I've been very bearish since the summer of '96 when I realized that the little bit of money I had just so easily (a double!) made on Iomega had just been way way too easy, and therefore the market was going to crash by October (of '96). My impeccable market timing record has continued to date... :-(

That's why I try to add another dimension to my shorts. If I'm shorting a fraud or a bankruptcy-in-slow-motion-before-your-very-eyes, it can succeed (as a short) even if the market doesn't crash. I'm assuming that this sort of short would also do well in a crash too.

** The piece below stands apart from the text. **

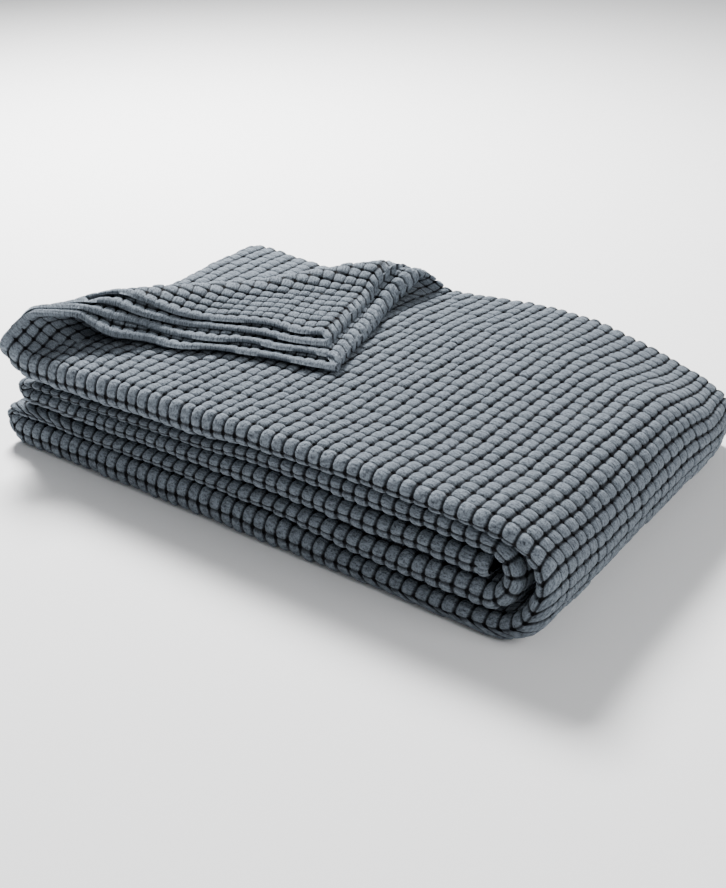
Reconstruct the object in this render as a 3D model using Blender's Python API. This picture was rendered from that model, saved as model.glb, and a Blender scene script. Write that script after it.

Interestingly, I think some of the high fliers might be more attractive (and safer!) shorts *after* a market cash. Amazon sure seems to suck as a business, but they do have a lot of cash to burn and so long as the market has not broken, there is the not insubstantial risk that they can continue to raise money to burn through more debt or stock sales, and succeed in bucking off even determined shorts. But if the spirit of the market breaks and Amazon falls to (say) $25, it could (I haven't run the numbers) be an excellent short, safe enough to take a much bigger position in, on the assumption that their future access to cash would be cut off (people no longer in the mood to give them money to burn). Until the irrational exuberance breaks though, I just can't see how it would be safe to take a large enough position in Amazon.

W.r.t. whether we have a crash of historic proportions and whether it happens sooner or later, I think I finally understand enough to say that I just don't know. I think it is a very real possibility, and it would be foolish to bet against a crash, however it doesn't strike me as a sure thing to bet *on* a crash happening either. What I will say is that I fear (and predict!) that the average stock portfolio today will probably be worth about the same in ten years, though I don't pretend to know the details of how it might get there from here. I am bothered when I think about how most people I know would be truly financially hurt by no growth over ten years, let alone a psychologically damaging crash (and the irrational responses that that would surely engender).